Winner: Skip Passes Galore
As demonstrated, here, by Justin Holiday, the Pacers didn’t always finish off their slew of skip passes with a make, but boy, oh boy, was it obvious that maintaining spacing while hunting for them was A-number-one on the scouting report, as well it should’ve been with the way Houston’s small-ball lineups were defending Sabonis in the post.
Granted, as explained above, Sabonis didn’t always make the right read on these possessions when he had the ball, but he nevertheless opened up these types of shots with his gravity, be it just by standing there or rolling down the lane.
Loser: In-game Rest
Since moral victories don’t count in the win column, in some respects, it almost would’ve been better for the Pacers if they hadn’t of stayed within striking distance for so long. Having pulled ahead by four with 9:32 to play in the game, Sabonis logged over 35 minutes of action with a game versus the 8-3 Milwaukee Bucks looming back home at Bankers Life Fieldhouse tomorrow night that may or may not include Myles Turner.

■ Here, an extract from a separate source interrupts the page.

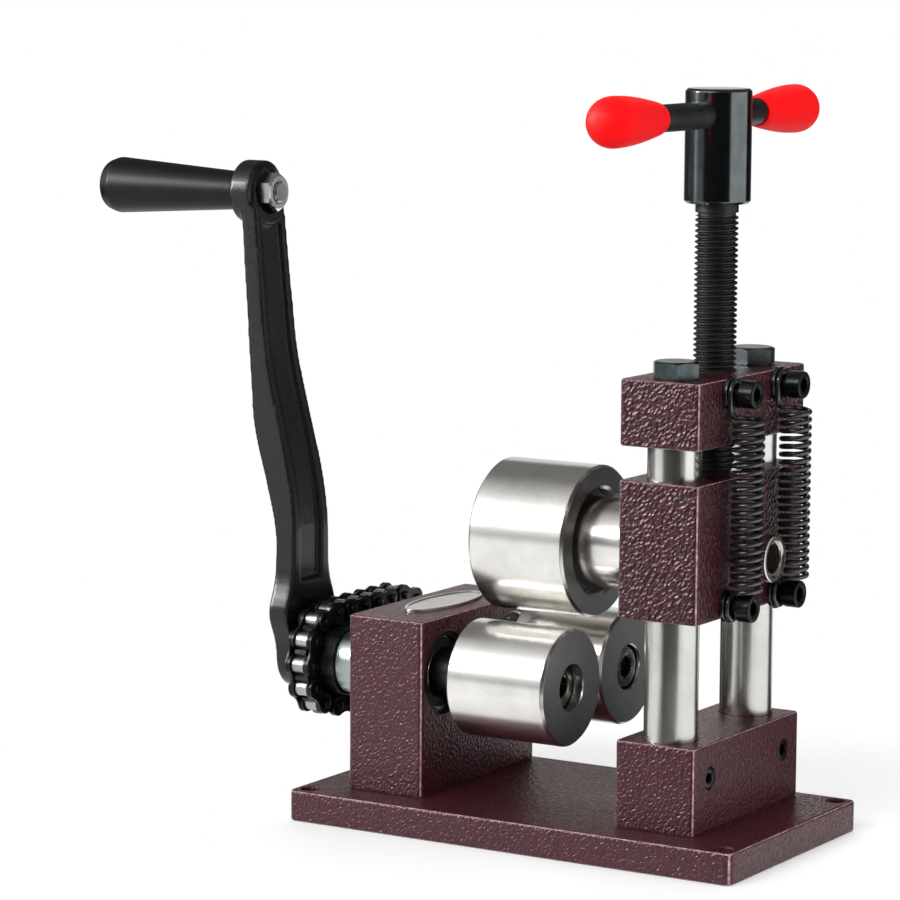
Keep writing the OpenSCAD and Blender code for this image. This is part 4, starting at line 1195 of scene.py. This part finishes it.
@dataclass(frozen=True)
class Crank:
    """Cast arm with the handle's axle, nut and washer, and the handle."""

    low_z: float = 57.5
    high_z: float = 237.5
    hub_r: float = 12.1
    top_r: float = 9.9
    # The widened part above the hub
    flare: float = 17.4
    flare_rise: float = 18.5
    flare_spread: float = 9.5
    arm_w0: float = 12.85
    x1: float = -106.8
    x0: float = -115.4
    # Slope of a face and the rise above the hub where it starts, then where its step starts and the step's length
    outer_lean: Span = (0.08, 46.5)
    outer_step: Span = (46.5, 51.0)
    inner_lean: Span = (0.098, 52.5)
    inner_step: Span = (57.5, 70.0)
    step: float = 7.6
    boss_r: float = 12.1
    face_x: float = -137.4
    seat_x: float = -128.5
    sections: int = 90
    flute_w: float = 13.6
    flute_h: float = 1.8
    flute_z: Span = (88.0, 231.0)
    flute_sections: int = 40
    voxel_mm: float = 0.55
    nut_flats: float = 13.0
    nut_x: Span = (-128.5, -122.0)

    def face_at(self, z: float, x: float, lean: Span, step: Span) -> float:
        """X at a height of a face that leans and steps to the left, and stands at x beside the hub."""
        rise = z - self.low_z
        t = min(1.0, max(0.0, (rise - step[0]) / step[1]))
        return x - lean[0] * max(0, rise - lean[1]) - self.step * (t * t * (3 - 2 * t))

    def outside(self, z: float) -> float:
        """X of the arm's left face at a height."""
        return self.face_at(z, self.x0, self.outer_lean, self.outer_step)

    def inside(self, z: float) -> float:
        """X of the arm's right face at a height."""
        return self.face_at(z, self.x1, self.inner_lean, self.inner_step)

    def half(self, z: float) -> float:
        """Half width of the arm at a height."""
        if z < self.low_z:
            return math.sqrt(max(0.01, self.hub_r ** 2 - (self.low_z - z) ** 2))
        if z > self.high_z:
            return math.sqrt(max(0.01, self.top_r ** 2 - (z - self.high_z) ** 2))
        flare_z = self.low_z + self.flare_rise
        bump = math.exp(-((z - flare_z) / self.flare_spread) ** 2)
        if z < flare_z:
            return self.hub_r + (self.flare - self.hub_r) * bump
        taper = self.arm_w0 + (self.top_r - self.arm_w0) * (z - flare_z) / (self.high_z - flare_z)
        return taper + (self.flare - self.arm_w0) * bump

    def section(self, z: float) -> Place:
        """Middle, thickness and width of the arm at a height."""
        return (self.outside(z) + self.inside(z)) / 2, self.inside(z) - self.outside(z), 2 * self.half(z)

    def blank(self) -> Object:
        """Draws the arm upwards section by section from the lower end."""
        z0, z1 = self.low_z - self.hub_r + 0.05, self.high_z + self.top_r - 0.05
        heights = [z0 + (z1 - z0) * (0.5 - 0.5 * math.cos(math.pi * i / self.sections))
                   for i in range(self.sections + 1)]
        middle, thick, wide = self.section(z0)
        piece = flat("crank_arm_cast", (middle, AT.front_y, z0), thick, wide)
        with editing(piece):
            for below, above in zip(heights, heights[1:]):
                m0, t0, w0 = self.section(below)
                m1, t1, w1 = self.section(above)
                pushed(x=m1 - m0, z=above - below)
                bpy.ops.transform.resize(value=(t1 / t0, w1 / w0, 1))
            tidy_shell()
        return piece

    def flute(self) -> Object:
        """Cutter for the long flute in the arm's right face."""
        (z0, z1), count = self.flute_z, self.flute_sections
        heights = [z0 + (z1 - z0) * i / count for i in range(count + 1)]
        piece = flat("flute", (self.inside(z0) - self.flute_h + 3, AT.front_y, z0), 6, self.flute_w)
        with editing(piece):
            for below, above in zip(heights, heights[1:]):
                shift = Vector((self.inside(above) - self.inside(below), 0, above - below))
                bpy.ops.mesh.extrude_region_move(TRANSFORM_OT_translate={"value": shift * MM})
            tidy_shell()
        return piece

    def arm(self) -> None:
        """Makes the arm: cast skin from joined forms, then the machined holes."""
        top, hub = (0, AT.front_y, self.high_z), (0, AT.front_y, self.low_z)
        piece = self.blank()
        # The flute ends in an arc under the boss
        combined(piece, machined(self.flute(), Axis.X, top, rod(self.face_x, self.x1, self.boss_r + 0.6), 64))
        machined(piece, Axis.X, top, rod(self.face_x, self.seat_x, self.boss_r), how=Cut.JOINED)
        modified(piece, "REMESH", mode="VOXEL", voxel_size=self.voxel_mm * MM)
        modified(piece, "SMOOTH", factor=0.5, iterations=7)
        drilled(piece, Axis.X, top, 8.6, self.seat_x, self.seat_x + 14)
        drilled(piece, Axis.X, top, 4.05, self.face_x - 2, self.seat_x + 2)
        a, b = self.x0, self.x1 + 1
        machined(piece, Axis.X, hub, [(a - 1, 0), (a - 1, 9.6), (a, 8.4), (a + 4, 4.4), (b, 4.4), (b, 0)])
        fitted(shaded(mended(piece), 40), Body.CRANK, CRANK_ENAMEL, "crank_arm")
        screw = turned("crank_screw_blacked", Axis.X, hub, [
            (a + 0.1, 0), (a + 0.1, 8.1, 0.1), (a + 4, 4), (a + 22, 4), (a + 22, 0)], 64)
        combined(screw, hexagon("key", Axis.X, hub, 5, a - 1, a + 3))
        fitted(smooth(screw), Body.CRANK, SOCKET_BLACK, "crank_screw")

    def fasteners(self) -> None:
        """Makes the handle's axle, nut and washer."""
        top = (0, AT.front_y, self.high_z)
        lathe = Lathe(Axis.X, top, Body.CRANK)
        steel = TurnedMetal("turned_axle_steel", "bright_steel", "#b5b8bb", roughness=0.22, centre=top)
        lathe.part("handle_axle_turned", "handle_axle", steel, [
            (-152, 0), (-152, 4.5), (-139.4, 4.5), (-139.4, 4), (-121.6, 4), (-121, 3.4), (-121, 0)], 64)
        nut = hexagon("handle_nut_plated", Axis.X, top, self.nut_flats, *self.nut_x)
        corner = self.nut_flats / math.sqrt(3)
        machined(nut, Axis.X, top, [
            (-129, 0), (-129, 6.9), (-127.6, corner + 0.3), (-122.9, corner + 0.3), (-121.9, 6.1), (-121.9, 0),
        ], how=Cut.COMMON)
        machined(nut, Axis.X, top, [
            (-130, 0), (-130, 4.05), (-122.6, 4.05), (-121.9, 4.7), (-121, 4.7), (-121, 0)])
        fitted(smooth(mended(nut), 25), Body.CRANK, NICKEL_PLATE, "handle_nut")
        lathe.part("handle_washer_plated", "handle_washer", NICKEL_PLATE, ring(-139.4, -137.4, 4.05, 7.2, 0.3))

    def handle(self) -> None:
        """Makes the tapered handle."""
        Lathe(Axis.X, (0, AT.front_y, self.high_z), Body.HANDLE).part("handle_moulded", "handle", HANDLE_RESIN, [
            (-139.7, 4.55), (-139.7, 7.3, 0.8), (-197.0, 11.0, 4.0), (-202, 9.3, 2.4), (-202, 0), (-152, 0),
            (-152, 4.55), (-139.7, 4.55)], 128)

    def build(self) -> None:
        """Builds the group."""
        self.arm()
        self.fasteners()
        self.handle()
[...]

Of course, the good news on that front is that the Pacers didn’t show many signs of fatigue in their commanding win over the Wizards earlier this season, which was the night after they lost in overtime to the Hornets. Having said that, there was more than one occasion where Sabonis looked gassed in the second half, like when Austin Rivers blew in from the 3-point line to grab his own rebound.
Considering the Pacers may not be able to count on getting a boost from Brogdon in general, let alone any extra juice from him playing his old team, that’s a bummer.